▸ Source data:

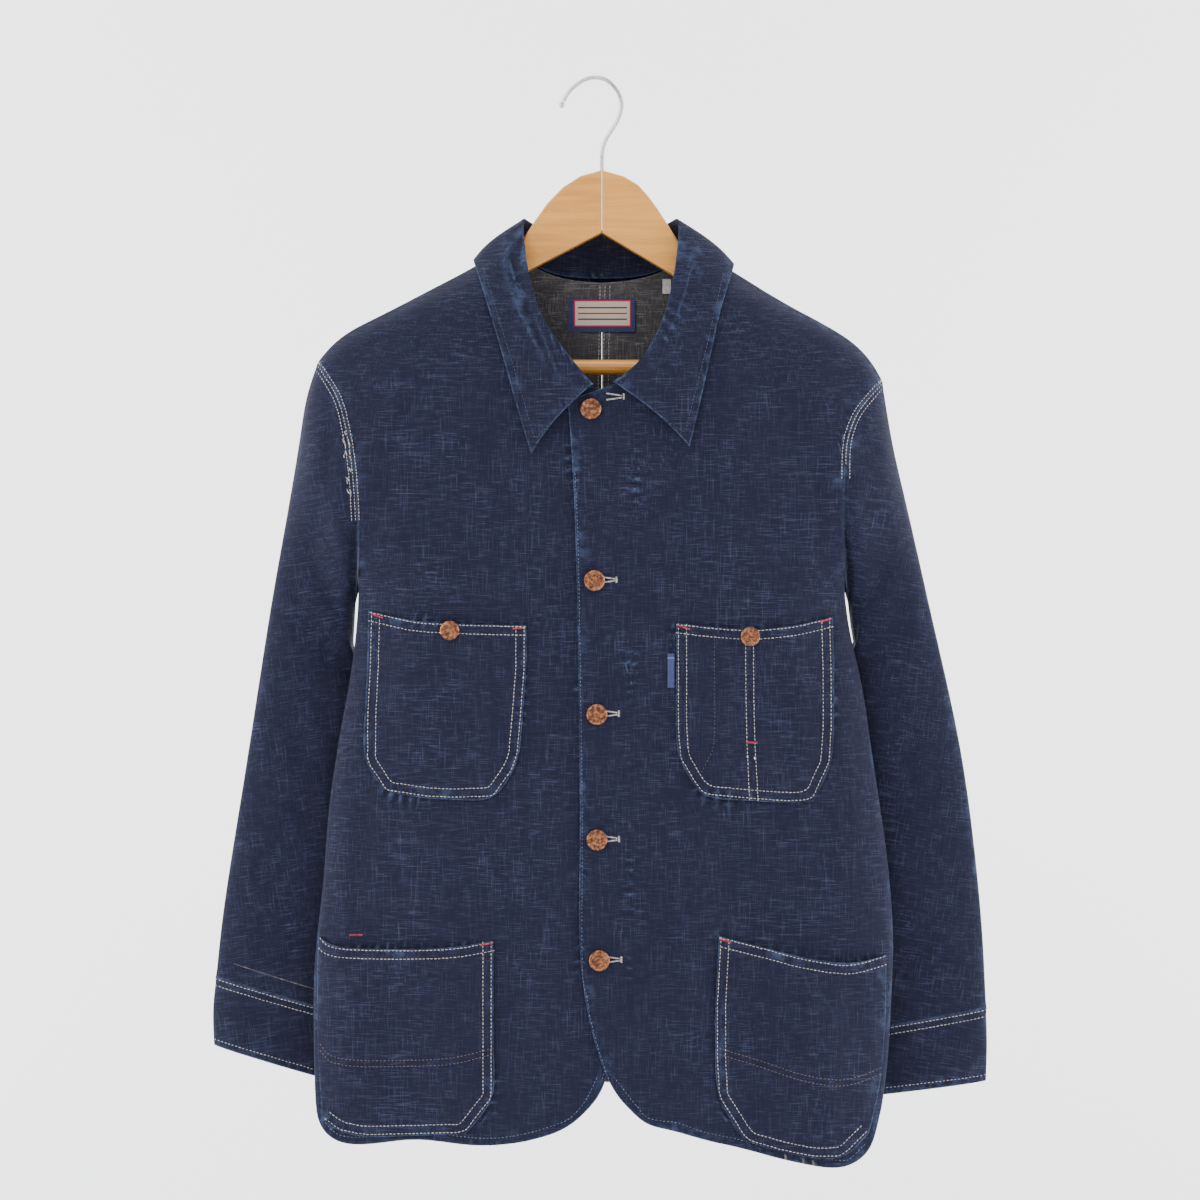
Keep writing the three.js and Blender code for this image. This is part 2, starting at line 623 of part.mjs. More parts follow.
function collar() {
  const count = collarStations.length;
  const ridges = collarStations.flatMap((station, i) => (station.ridge ? [i] : []));
  const behind = (i) => i > ridges[0] + 0.5 && i < ridges[1] - 0.5;
  const lines = { seam: [], fold: [], edge: [] };
  collarStations.forEach((station, i) => {
    const depth = behind(i) ? backY : frontY;
    const [seamX, seamZ] = station.seam;
    const seamDepth = station.ridge ? 0 : depth(seamX, seamZ - 3);
    lines.seam.push(new THREE.Vector3(seamX, seamDepth, seamZ + clothWall + seamGap));
    const [foldX, foldOff, foldZ] = station.fold;
    lines.fold.push(new THREE.Vector3(foldX, seamDepth + foldOff, foldZ));
    const [edgeX, edgeOff, edgeZ] = station.edge;
    const edgeDepth = depth(edgeX, edgeZ) + Math.sign(edgeOff) * collarClear + edgeOff * edgeShare;
    lines.edge.push(new THREE.Vector3(edgeX, station.ridge ? 0 : edgeDepth, edgeZ + (station.ridge ? 2 : 0)));
  });
  const [seams, folds, edges] = [lines.seam, lines.fold, lines.edge].map(smoothCurve);
  const besideRidges = ridges.flatMap((i) => [i - 0.25, i + 0.25]);
  const evenly = range((count - 1) * 2).map((t) => t * (count - 1));
  const along = [...evenly, ...besideRidges].sort((a, b) => a - b);
  const columns = along.map((station) => {
    const t = station / (count - 1);
    const seam = seams.getPoint(t);
    const fold = folds.getPoint(t);
    const edge = edges.getPoint(t);
    const out = edge.clone().sub(seam).setZ(0).normalize();
    const crest = fold.clone();
    const standHeight = Math.max(fold.z - collarRoll, lerp(seam.z, fold.z, 0.6));
    const standTop = fold.clone().addScaledVector(out, -collarRoll / 2).setZ(standHeight);
    const leafTop = fold.clone().addScaledVector(out, collarRoll * 0.6).setZ(fold.z - collarRoll / 2);
    const middle = seam.clone().lerp(standTop, 0.5);
    const leaf = leafSteps.map((s) => {
      const point = leafTop.clone().lerp(edge, s);
      point.addScaledVector(out, collarFull * Math.sin(Math.PI * s));
      if (Math.abs(point.y) < chestDepthBack * 0.8 && Math.abs(point.x - middleX) > ridgeX) {
        point.z = Math.max(point.z, shoulderTop(point.x, point.y) + collarClear);
      } else if (point.z < ridgeZ(point.x) + 2 && behind(station)) {
        point.y = Math.max(point.y, backY(point.x, point.z) + collarClear);
      } else if (point.z < ridgeZ(point.x) + 2) {
        point.y = Math.min(point.y, frontY(point.x, point.z) - collarClear);
      }
      return point;
    });
    return [seam, middle, standTop, crest, leafTop, ...leaf];
  });
  const rows = columns[0].map((_, r) => columns.map((column) => column[r]));
  return wall(rows, { flip: true });
}
add('collar', collar(), colours.denim);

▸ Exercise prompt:
All of the data must be returned exactly.

▸ Finished task:
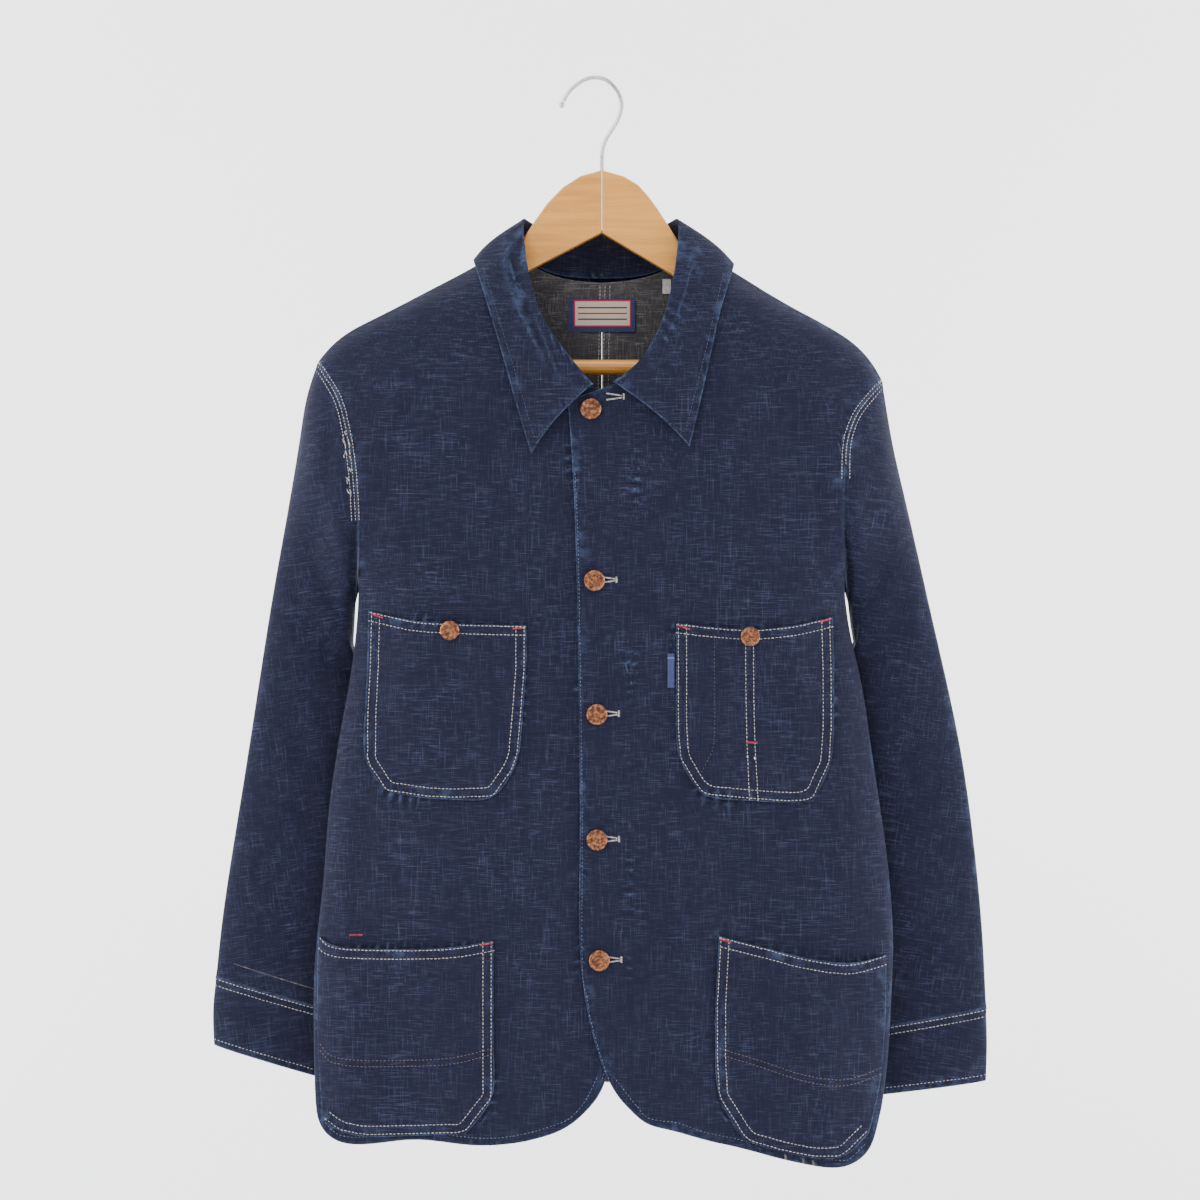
Keep writing the three.js and Blender code for this image. This is part 2, starting at line 623 of part.mjs. More parts follow.
function collar() {
  const count = collarStations.length;
  const ridges = collarStations.flatMap((station, i) => (station.ridge ? [i] : []));
  const behind = (i) => i > ridges[0] + 0.5 && i < ridges[1] - 0.5;
  const lines = { seam: [], fold: [], edge: [] };
  collarStations.forEach((station, i) => {
    const depth = behind(i) ? backY : frontY;
    const [seamX, seamZ] = station.seam;
    const seamDepth = station.ridge ? 0 : depth(seamX, seamZ - 3);
    lines.seam.push(new THREE.Vector3(seamX, seamDepth, seamZ + clothWall + seamGap));
    const [foldX, foldOff, foldZ] = station.fold;
    lines.fold.push(new THREE.Vector3(foldX, seamDepth + foldOff, foldZ));
    const [edgeX, edgeOff, edgeZ] = station.edge;
    const edgeDepth = depth(edgeX, edgeZ) + Math.sign(edgeOff) * collarClear + edgeOff * edgeShare;
    lines.edge.push(new THREE.Vector3(edgeX, station.ridge ? 0 : edgeDepth, edgeZ + (station.ridge ? 2 : 0)));
  });
  const [seams, folds, edges] = [lines.seam, lines.fold, lines.edge].map(smoothCurve);
  const besideRidges = ridges.flatMap((i) => [i - 0.25, i + 0.25]);
  const evenly = range((count - 1) * 2).map((t) => t * (count - 1));
  const along = [...evenly, ...besideRidges].sort((a, b) => a - b);
  const columns = along.map((station) => {
    const t = station / (count - 1);
    const seam = seams.getPoint(t);
    const fold = folds.getPoint(t);
    const edge = edges.getPoint(t);
    const out = edge.clone().sub(seam).setZ(0).normalize();
    const crest = fold.clone();
    const standHeight = Math.max(fold.z - collarRoll, lerp(seam.z, fold.z, 0.6));
    const standTop = fold.clone().addScaledVector(out, -collarRoll / 2).setZ(standHeight);
    const leafTop = fold.clone().addScaledVector(out, collarRoll * 0.6).setZ(fold.z - collarRoll / 2);
    const middle = seam.clone().lerp(standTop, 0.5);
    const leaf = leafSteps.map((s) => {
      const point = leafTop.clone().lerp(edge, s);
      point.addScaledVector(out, collarFull * Math.sin(Math.PI * s));
      if (Math.abs(point.y) < chestDepthBack * 0.8 && Math.abs(point.x - middleX) > ridgeX) {
        point.z = Math.max(point.z, shoulderTop(point.x, point.y) + collarClear);
      } else if (point.z < ridgeZ(point.x) + 2 && behind(station)) {
        point.y = Math.max(point.y, backY(point.x, point.z) + collarClear);
      } else if (point.z < ridgeZ(point.x) + 2) {
        point.y = Math.min(point.y, frontY(point.x, point.z) - collarClear);
      }
      return point;
    });
    return [seam, middle, standTop, crest, leafTop, ...leaf];
  });
  const rows = columns[0].map((_, r) => columns.map((column) => column[r]));
  return wall(rows, { flip: true });
}
add('collar', collar(), colours.denim);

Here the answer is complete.